Restate every line of the material, word for word.

*** DATA SHOWN ***

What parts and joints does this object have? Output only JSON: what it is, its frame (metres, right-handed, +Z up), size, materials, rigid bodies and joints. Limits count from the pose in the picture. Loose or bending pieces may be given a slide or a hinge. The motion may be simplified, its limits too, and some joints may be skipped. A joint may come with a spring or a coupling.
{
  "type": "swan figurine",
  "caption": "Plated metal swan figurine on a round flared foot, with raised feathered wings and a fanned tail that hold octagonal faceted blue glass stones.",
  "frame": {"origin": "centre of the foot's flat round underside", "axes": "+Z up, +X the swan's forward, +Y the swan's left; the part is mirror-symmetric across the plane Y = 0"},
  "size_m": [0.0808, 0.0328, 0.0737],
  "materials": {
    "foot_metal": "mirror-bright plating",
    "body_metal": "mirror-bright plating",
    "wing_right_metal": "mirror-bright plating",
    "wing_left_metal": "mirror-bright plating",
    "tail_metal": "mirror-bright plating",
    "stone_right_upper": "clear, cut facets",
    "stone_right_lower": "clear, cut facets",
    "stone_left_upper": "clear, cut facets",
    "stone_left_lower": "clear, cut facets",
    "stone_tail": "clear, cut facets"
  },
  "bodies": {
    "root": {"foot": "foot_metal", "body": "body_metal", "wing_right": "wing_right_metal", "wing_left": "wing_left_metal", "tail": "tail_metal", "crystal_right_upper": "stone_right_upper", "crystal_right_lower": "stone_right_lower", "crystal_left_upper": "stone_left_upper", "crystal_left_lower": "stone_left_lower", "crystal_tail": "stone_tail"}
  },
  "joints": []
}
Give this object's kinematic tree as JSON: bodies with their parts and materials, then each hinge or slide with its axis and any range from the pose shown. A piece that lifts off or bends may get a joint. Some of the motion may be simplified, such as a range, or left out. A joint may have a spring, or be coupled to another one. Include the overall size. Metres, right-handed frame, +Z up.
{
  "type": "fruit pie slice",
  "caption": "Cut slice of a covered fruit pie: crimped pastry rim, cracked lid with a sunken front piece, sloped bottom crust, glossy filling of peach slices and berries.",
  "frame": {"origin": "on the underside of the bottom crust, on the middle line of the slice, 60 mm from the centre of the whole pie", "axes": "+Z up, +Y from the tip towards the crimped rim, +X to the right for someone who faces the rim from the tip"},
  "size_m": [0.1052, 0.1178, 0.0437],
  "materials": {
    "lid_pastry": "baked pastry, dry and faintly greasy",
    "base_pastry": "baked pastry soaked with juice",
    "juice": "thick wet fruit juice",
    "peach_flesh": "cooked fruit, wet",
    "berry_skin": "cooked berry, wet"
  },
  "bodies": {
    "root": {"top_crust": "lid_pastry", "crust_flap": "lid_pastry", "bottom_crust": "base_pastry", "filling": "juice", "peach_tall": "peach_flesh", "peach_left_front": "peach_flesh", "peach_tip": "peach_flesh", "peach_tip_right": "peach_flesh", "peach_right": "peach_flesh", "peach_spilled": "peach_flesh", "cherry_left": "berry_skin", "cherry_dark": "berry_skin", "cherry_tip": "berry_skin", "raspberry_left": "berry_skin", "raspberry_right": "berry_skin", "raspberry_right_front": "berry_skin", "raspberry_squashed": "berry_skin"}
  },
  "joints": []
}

***

> [COMPLETE ANSWER]
What parts and joints does this object have? Output only JSON: what it is, its frame (metres, right-handed, +Z up), size, materials, rigid bodies and joints. Limits count from the pose in the picture. Loose or bending pieces may be given a slide or a hinge. The motion may be simplified, its limits too, and some joints may be skipped. A joint may come with a spring or a coupling.
{
  "type": "swan figurine",
  "caption": "Plated metal swan figurine on a round flared foot, with raised feathered wings and a fanned tail that hold octagonal faceted blue glass stones.",
  "frame": {"origin": "centre of the foot's flat round underside", "axes": "+Z up, +X the swan's forward, +Y the swan's left; the part is mirror-symmetric across the plane Y = 0"},
  "size_m": [0.0808, 0.0328, 0.0737],
  "materials": {
    "foot_metal": "mirror-bright plating",
    "body_metal": "mirror-bright plating",
    "wing_right_metal": "mirror-bright plating",
    "wing_left_metal": "mirror-bright plating",
    "tail_metal": "mirror-bright plating",
    "stone_right_upper": "clear, cut facets",
    "stone_right_lower": "clear, cut facets",
    "stone_left_upper": "clear, cut facets",
    "stone_left_lower": "clear, cut facets",
    "stone_tail": "clear, cut facets"
  },
  "bodies": {
    "root": {"foot": "foot_metal", "body": "body_metal", "wing_right": "wing_right_metal", "wing_left": "wing_left_metal", "tail": "tail_metal", "crystal_right_upper": "stone_right_upper", "crystal_right_lower": "stone_right_lower", "crystal_left_upper": "stone_left_upper", "crystal_left_lower": "stone_left_lower", "crystal_tail": "stone_tail"}
  },
  "joints": []
}
Give this object's kinematic tree as JSON: bodies with their parts and materials, then each hinge or slide with its axis and any range from the pose shown. A piece that lifts off or bends may get a joint. Some of the motion may be simplified, such as a range, or left out. A joint may have a spring, or be coupled to another one. Include the overall size. Metres, right-handed frame, +Z up.
{
  "type": "fruit pie slice",
  "caption": "Cut slice of a covered fruit pie: crimped pastry rim, cracked lid with a sunken front piece, sloped bottom crust, glossy filling of peach slices and berries.",
  "frame": {"origin": "on the underside of the bottom crust, on the middle line of the slice, 60 mm from the centre of the whole pie", "axes": "+Z up, +Y from the tip towards the crimped rim, +X to the right for someone who faces the rim from the tip"},
  "size_m": [0.1052, 0.1178, 0.0437],
  "materials": {
    "lid_pastry": "baked pastry, dry and faintly greasy",
    "base_pastry": "baked pastry soaked with juice",
    "juice": "thick wet fruit juice",
    "peach_flesh": "cooked fruit, wet",
    "berry_skin": "cooked berry, wet"
  },
  "bodies": {
    "root": {"top_crust": "lid_pastry", "crust_flap": "lid_pastry", "bottom_crust": "base_pastry", "filling": "juice", "peach_tall": "peach_flesh", "peach_left_front": "peach_flesh", "peach_tip": "peach_flesh", "peach_tip_right": "peach_flesh", "peach_right": "peach_flesh", "peach_spilled": "peach_flesh", "cherry_left": "berry_skin", "cherry_dark": "berry_skin", "cherry_tip": "berry_skin", "raspberry_left": "berry_skin", "raspberry_right": "berry_skin", "raspberry_right_front": "berry_skin", "raspberry_squashed": "berry_skin"}
  },
  "joints": []
}